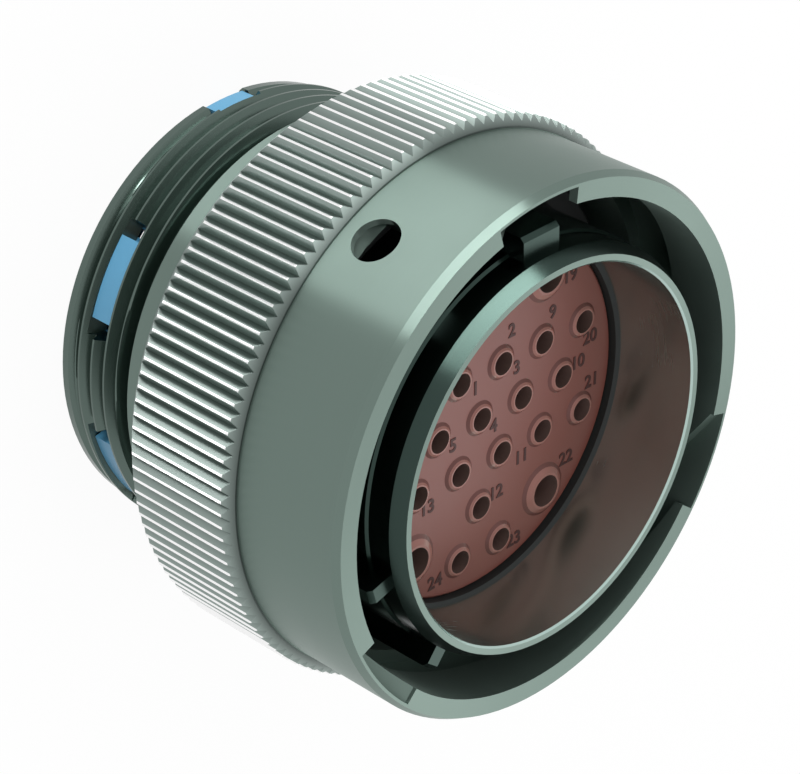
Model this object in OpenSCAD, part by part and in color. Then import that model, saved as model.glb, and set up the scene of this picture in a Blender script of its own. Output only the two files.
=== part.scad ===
// Bayonet circular connector, free plug, with its cavities filled by socket contacts.
// Millimetres. It stands on its rear end at z = 0 and +Z points out of the mating face.
// The origin is the middle of the rear end. +Y is the insert's own "up".

/* [Overall] */
// Rear end to the front lip of the barrel
overall_len = 36.2; // [35.6:0.1:38.4]
// Front face of the coupling ring behind the barrel lip
lip_stand = 0.9; // [0.4:0.1:1.4]
// How finely circles are drawn
facets = 96; // [48:12:144]

/* [Coupling ring] */
// Tips of the knurl above the smooth front band
knurl_rise = 1.15; // [0.85:0.05:1.85]
// Wall of the smooth band round the bore that the mating shell enters
ring_wall = 1.95; // [1.85:0.05:2.3]
// Height of the knurled band
knurl_len = 11.4; // [9:0.1:12]
// Number of teeth round the knurl
knurl_teeth = 132; // [66:6:144]
// Depth of each knurl groove
knurl_depth = 0.63; // [0.3:0.01:0.7]
// Rear end of the ring above the rear end of the body
ring_rear = 13.4; // [12.8:0.1:13.8]
// Radial depth of the inner web that turns on the neck
web_depth = 1.43; // [1.3:0.01:1.7]
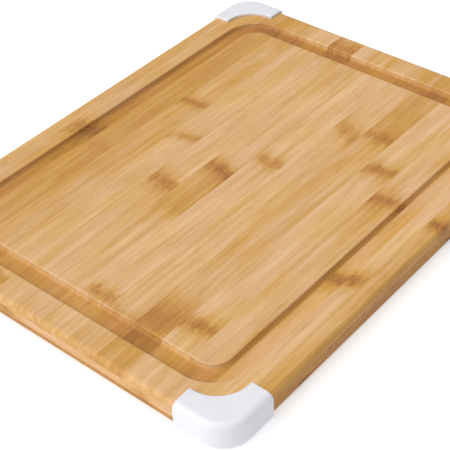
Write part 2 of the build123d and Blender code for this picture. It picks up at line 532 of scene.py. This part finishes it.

Exercise task » Write out every line from the entries where "that" appears.

Answer to the problem »
Model this object in OpenSCAD, part by part and in color. Then import that model, saved as model.glb, and set up the scene of this picture in a Blender script of its own. Output only the two files.
// Wall of the smooth band round the bore that the mating shell enters
// Radial depth of the inner web that turns on the neck